The central issue at stake here is what we in Danish call “the broadness of the church”. Many of those who are still invested in the church think that we have moved past the era where we have to focus on people in general and instead should use our efforts to give the loyal church-goers an environment that fits them. Why should we spend time and energy on people who only come once a year, at Christmas, or whenever someone in their family is getting baptised, confirmed, married or buried? If they are not interested in the church, the church will not welcome them. End of discussion. That is what many in this debate think, both of those who are amongst those who only attend church at Christmas and amongst those who still show up every Sunday. The first group because they don’t feel like paying taxes to an institution that has no value to them, the second group because they feel they are being neglected, both by society and by the church itself.
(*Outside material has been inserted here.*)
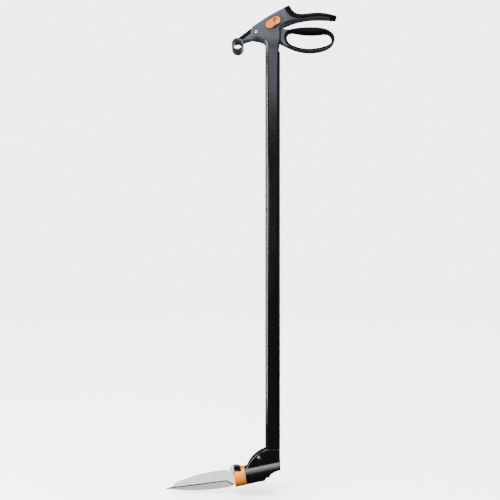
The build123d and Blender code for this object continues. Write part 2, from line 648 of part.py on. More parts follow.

What do I think? Had you asked me this question two years ago, I would have answered that I think people should either invest themselves in the church or get the fuck out and leave the rest of us in peace to worship in a manner that fully mirrors our level of devotion and doesn’t have to pay heed to the one unfortunate culture-religious person who has to show up because his nephew has been given the name “Christian”. Because two years ago I thought myself a better Christian than the “Christian” who only showed up out of habit on Christmas Eve. Two years ago I thought myself more loved by God than the “Christian” who would only seek His guidance when he had lost a beloved grandmother or wife. Both ideas are very arrogant. Neither is very Christian.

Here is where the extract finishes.